Toronto – A proposed class-action lawsuit filed in an Ontario court Friday alleges the federal government fails to provide adequate care to mentally ill prisoners while relying far too heavily on solitary confinement as a way to deal with them.
The case, if certified by the court, would pit the Attorney General of Canada against federal inmates diagnosed with mental illness between 1992 and the present.
“Prisoners in federal institutions who suffer serious mental illness are not being given the treatment they are statutorily entitled to,” said lawyer James Sayce, whose firm Koskie Minsky is behind the action. “It’s a problem that can’t be ignored anymore.”
The lawsuit, which contains allegations not proven in court, is seeking at least $600 million in damages and estimates hundreds of mentally ill prisoners could be part of the action if it is certified.
“They are being warehoused and they are being subjected to extended periods of time in solitary confinement because the federal prison system doesn’t know what to do with them,” said Sayce. “The effect is…the illnesses get worse, and you have serious pain and emotional stress being suffered by these unwell inmates.”
A statement of claim filed Friday alleges that those tasked with caring for mentally ill inmates in federal prisons have treated them with “contempt, prejudice, indifference and abuse.”
It claims prison staff are unqualified to administer, control, protect and care for mentally ill inmates and instead rely almost exclusively on “force, compliance and behavioural inducement methods.”
It also alleges that extended periods of solitary confinement are used to “contain and manage” mentally ill prisoners.
It alleges the practice amounts to “cruel and unusual punishment” for mentally ill prisoners and claims that the government is failing in its mandate to rehabilitated rather than punish prisoners.
“Federal penitentiaries are becoming Canada’s largest repositories for the mentally ill,” the statement of claim said. “Prisoners diagnosed with serious psychological disorders and illnesses have suffered severe harm as a result of the defendant’s policies and procedures.”
The statement of claim also alleges mentally ill inmates face interruptions in care when they are admitted to and transferred between institutions, which lead to them being denied medication for an extended period, and are also allegedly denied commonly prescribed psychiatric drugs.
A spokeswoman for Correctional Service Canada said it was in the process of reviewing the claim and could not comment on the matter as it was before the court.
“Ensuring the safety and security of institutions, staff, and the public remains the highest priority in the operations of the federal correctional system,” said Veronique Riox.
“Canadian law and correctional policy allows for the use of administrative segregation in limited circumstances, when there is no reasonable alternative and for the shortest period of time necessary.”
The representative plaintiff in the case, Christopher Brazeau, is a prisoner at an institution in Edmonton.
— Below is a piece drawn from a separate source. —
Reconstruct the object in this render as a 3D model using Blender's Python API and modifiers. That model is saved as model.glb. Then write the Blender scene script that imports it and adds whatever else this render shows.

The 34-year-old suffers from post traumatic stress disorder, generalized anxiety disorder and attention deficit and hyperactivity disorder, said the statement of claim.
He is serving a sentence of 12 years for robbery-related crimes. He has spent 12 consecutive months in solitary confinement, has gone long periods without his necessary medications and has “regularly” been prescribed unsuitable medications, the statement of claim said.
“Mr. Brazeau suffered significant worsening of his mental health problems during his time in solitary confinement, including anxiety, depression, self-harm, suicidal thoughts and visual and auditory hallucinations,” the statement of claim alleged.
“It is likely that Mr. Brazeau’s condition will continue to deteriorate as a result of Canada’s failure to create and implement policies that allow for the provision of proper health care.”